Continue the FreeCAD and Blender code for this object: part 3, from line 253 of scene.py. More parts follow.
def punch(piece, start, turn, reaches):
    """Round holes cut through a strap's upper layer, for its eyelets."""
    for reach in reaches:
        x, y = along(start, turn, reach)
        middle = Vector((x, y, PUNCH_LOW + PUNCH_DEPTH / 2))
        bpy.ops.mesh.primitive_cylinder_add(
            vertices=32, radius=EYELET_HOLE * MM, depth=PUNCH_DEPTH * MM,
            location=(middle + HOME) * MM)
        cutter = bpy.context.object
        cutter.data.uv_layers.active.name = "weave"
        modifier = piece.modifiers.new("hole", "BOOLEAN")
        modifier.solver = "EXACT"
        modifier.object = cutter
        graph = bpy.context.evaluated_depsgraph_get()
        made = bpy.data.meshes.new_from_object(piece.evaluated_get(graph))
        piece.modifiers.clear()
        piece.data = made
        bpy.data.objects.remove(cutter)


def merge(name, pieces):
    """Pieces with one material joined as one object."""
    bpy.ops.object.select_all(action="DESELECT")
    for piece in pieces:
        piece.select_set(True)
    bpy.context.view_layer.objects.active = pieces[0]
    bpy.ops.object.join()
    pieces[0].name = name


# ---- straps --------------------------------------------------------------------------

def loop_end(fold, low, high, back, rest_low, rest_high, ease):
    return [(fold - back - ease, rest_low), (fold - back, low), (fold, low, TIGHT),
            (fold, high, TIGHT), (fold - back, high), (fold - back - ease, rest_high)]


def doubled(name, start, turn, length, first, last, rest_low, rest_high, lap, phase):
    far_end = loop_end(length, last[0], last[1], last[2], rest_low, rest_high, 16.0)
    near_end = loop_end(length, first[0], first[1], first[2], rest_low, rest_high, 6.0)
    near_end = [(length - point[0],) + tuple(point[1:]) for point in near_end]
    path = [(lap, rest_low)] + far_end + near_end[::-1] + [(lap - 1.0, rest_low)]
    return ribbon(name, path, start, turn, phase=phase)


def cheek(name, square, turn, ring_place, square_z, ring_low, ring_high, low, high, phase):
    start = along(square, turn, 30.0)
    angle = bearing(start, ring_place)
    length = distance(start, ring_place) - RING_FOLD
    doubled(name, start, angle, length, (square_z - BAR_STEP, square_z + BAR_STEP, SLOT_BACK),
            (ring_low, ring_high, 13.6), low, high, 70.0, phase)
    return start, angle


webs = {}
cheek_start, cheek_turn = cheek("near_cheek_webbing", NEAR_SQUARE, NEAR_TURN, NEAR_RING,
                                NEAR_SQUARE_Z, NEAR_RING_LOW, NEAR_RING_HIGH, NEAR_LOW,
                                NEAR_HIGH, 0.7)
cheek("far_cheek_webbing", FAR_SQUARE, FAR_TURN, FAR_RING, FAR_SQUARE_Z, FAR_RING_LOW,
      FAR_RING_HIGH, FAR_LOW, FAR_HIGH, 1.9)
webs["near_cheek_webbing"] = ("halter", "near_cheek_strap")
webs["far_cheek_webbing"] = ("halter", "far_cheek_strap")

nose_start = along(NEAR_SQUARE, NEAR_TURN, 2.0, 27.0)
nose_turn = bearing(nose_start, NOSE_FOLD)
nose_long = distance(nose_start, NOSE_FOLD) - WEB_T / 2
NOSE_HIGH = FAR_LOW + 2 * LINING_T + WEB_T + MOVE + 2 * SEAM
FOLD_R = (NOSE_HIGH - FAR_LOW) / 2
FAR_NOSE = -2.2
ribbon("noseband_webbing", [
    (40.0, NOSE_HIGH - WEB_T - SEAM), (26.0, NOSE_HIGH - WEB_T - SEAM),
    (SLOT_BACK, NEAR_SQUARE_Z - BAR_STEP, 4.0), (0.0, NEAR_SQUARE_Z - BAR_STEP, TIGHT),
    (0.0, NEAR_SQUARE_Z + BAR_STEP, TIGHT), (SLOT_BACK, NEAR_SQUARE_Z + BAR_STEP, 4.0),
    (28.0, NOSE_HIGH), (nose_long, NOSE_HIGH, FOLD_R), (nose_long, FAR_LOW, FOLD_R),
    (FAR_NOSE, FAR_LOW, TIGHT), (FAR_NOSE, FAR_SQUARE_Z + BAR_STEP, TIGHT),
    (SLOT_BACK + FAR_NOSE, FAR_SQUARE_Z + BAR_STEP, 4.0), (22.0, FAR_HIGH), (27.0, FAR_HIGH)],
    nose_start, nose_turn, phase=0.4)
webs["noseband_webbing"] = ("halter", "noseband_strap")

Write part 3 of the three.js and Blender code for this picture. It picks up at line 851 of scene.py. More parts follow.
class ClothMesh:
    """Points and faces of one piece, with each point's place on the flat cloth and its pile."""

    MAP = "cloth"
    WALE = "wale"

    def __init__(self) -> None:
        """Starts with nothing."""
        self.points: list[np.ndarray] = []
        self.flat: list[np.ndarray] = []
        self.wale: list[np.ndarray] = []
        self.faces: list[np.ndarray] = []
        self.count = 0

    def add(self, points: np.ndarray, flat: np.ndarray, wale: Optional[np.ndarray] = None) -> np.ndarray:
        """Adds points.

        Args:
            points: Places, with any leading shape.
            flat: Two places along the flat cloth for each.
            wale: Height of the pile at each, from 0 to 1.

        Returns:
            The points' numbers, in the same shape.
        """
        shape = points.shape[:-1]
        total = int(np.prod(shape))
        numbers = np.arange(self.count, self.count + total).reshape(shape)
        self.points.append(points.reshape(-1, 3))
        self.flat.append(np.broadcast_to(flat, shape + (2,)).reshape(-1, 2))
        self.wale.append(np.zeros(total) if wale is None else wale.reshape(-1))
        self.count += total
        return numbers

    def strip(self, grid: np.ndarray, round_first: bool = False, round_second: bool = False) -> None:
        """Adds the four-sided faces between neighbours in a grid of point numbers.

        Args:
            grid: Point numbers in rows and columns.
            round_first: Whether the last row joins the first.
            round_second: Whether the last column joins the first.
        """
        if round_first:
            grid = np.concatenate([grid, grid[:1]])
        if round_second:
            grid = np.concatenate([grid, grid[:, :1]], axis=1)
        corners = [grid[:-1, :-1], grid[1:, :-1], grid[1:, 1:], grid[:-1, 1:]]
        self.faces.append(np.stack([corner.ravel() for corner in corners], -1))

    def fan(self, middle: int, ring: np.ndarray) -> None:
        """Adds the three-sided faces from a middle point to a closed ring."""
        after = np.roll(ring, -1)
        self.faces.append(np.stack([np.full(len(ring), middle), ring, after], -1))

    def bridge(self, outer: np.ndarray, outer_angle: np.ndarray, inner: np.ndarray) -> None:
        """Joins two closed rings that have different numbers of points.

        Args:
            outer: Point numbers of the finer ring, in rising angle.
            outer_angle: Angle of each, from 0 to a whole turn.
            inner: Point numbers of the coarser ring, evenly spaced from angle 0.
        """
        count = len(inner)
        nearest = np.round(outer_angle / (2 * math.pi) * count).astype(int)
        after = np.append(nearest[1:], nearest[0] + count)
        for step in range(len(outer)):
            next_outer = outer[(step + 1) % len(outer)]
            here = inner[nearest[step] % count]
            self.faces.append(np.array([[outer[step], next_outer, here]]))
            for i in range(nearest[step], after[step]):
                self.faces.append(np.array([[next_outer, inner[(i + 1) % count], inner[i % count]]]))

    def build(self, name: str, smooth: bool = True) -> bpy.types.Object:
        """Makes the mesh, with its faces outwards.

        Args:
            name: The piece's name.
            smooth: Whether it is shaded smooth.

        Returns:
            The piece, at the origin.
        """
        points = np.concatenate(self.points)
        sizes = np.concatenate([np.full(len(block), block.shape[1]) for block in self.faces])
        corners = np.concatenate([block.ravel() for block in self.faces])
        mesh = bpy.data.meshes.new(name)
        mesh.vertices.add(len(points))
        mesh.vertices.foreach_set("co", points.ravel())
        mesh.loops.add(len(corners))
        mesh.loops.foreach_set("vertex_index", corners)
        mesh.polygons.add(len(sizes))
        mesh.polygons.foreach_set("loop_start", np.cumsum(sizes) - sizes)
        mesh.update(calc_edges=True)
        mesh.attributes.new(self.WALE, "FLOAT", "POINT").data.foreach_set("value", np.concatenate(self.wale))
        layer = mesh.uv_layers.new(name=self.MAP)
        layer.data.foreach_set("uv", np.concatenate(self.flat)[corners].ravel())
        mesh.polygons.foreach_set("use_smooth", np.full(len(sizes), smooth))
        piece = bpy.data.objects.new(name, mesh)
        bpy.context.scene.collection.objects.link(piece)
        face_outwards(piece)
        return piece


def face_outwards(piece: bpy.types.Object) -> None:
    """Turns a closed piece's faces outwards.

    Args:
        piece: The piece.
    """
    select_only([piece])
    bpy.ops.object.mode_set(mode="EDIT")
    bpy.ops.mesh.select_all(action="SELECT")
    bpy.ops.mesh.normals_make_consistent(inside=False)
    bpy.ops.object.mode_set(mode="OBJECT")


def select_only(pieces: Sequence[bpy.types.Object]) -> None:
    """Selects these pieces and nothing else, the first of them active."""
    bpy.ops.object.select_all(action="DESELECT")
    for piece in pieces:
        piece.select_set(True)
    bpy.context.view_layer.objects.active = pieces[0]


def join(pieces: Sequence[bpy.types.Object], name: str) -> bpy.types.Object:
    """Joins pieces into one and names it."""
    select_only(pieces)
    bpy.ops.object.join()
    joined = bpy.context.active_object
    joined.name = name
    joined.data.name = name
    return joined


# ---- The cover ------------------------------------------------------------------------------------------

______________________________

# TASK DIRECTIONS
Quote exactly the first line of the entries and every line after it, stopping with the line that contains "# ---- straps".

# EXERCISE SOLUTION
Continue the FreeCAD and Blender code for this object: part 3, from line 253 of scene.py. More parts follow.
def punch(piece, start, turn, reaches):
    """Round holes cut through a strap's upper layer, for its eyelets."""
    for reach in reaches:
        x, y = along(start, turn, reach)
        middle = Vector((x, y, PUNCH_LOW + PUNCH_DEPTH / 2))
        bpy.ops.mesh.primitive_cylinder_add(
            vertices=32, radius=EYELET_HOLE * MM, depth=PUNCH_DEPTH * MM,
            location=(middle + HOME) * MM)
        cutter = bpy.context.object
        cutter.data.uv_layers.active.name = "weave"
        modifier = piece.modifiers.new("hole", "BOOLEAN")
        modifier.solver = "EXACT"
        modifier.object = cutter
        graph = bpy.context.evaluated_depsgraph_get()
        made = bpy.data.meshes.new_from_object(piece.evaluated_get(graph))
        piece.modifiers.clear()
        piece.data = made
        bpy.data.objects.remove(cutter)


def merge(name, pieces):
    """Pieces with one material joined as one object."""
    bpy.ops.object.select_all(action="DESELECT")
    for piece in pieces:
        piece.select_set(True)
    bpy.context.view_layer.objects.active = pieces[0]
    bpy.ops.object.join()
    pieces[0].name = name


# ---- straps --------------------------------------------------------------------------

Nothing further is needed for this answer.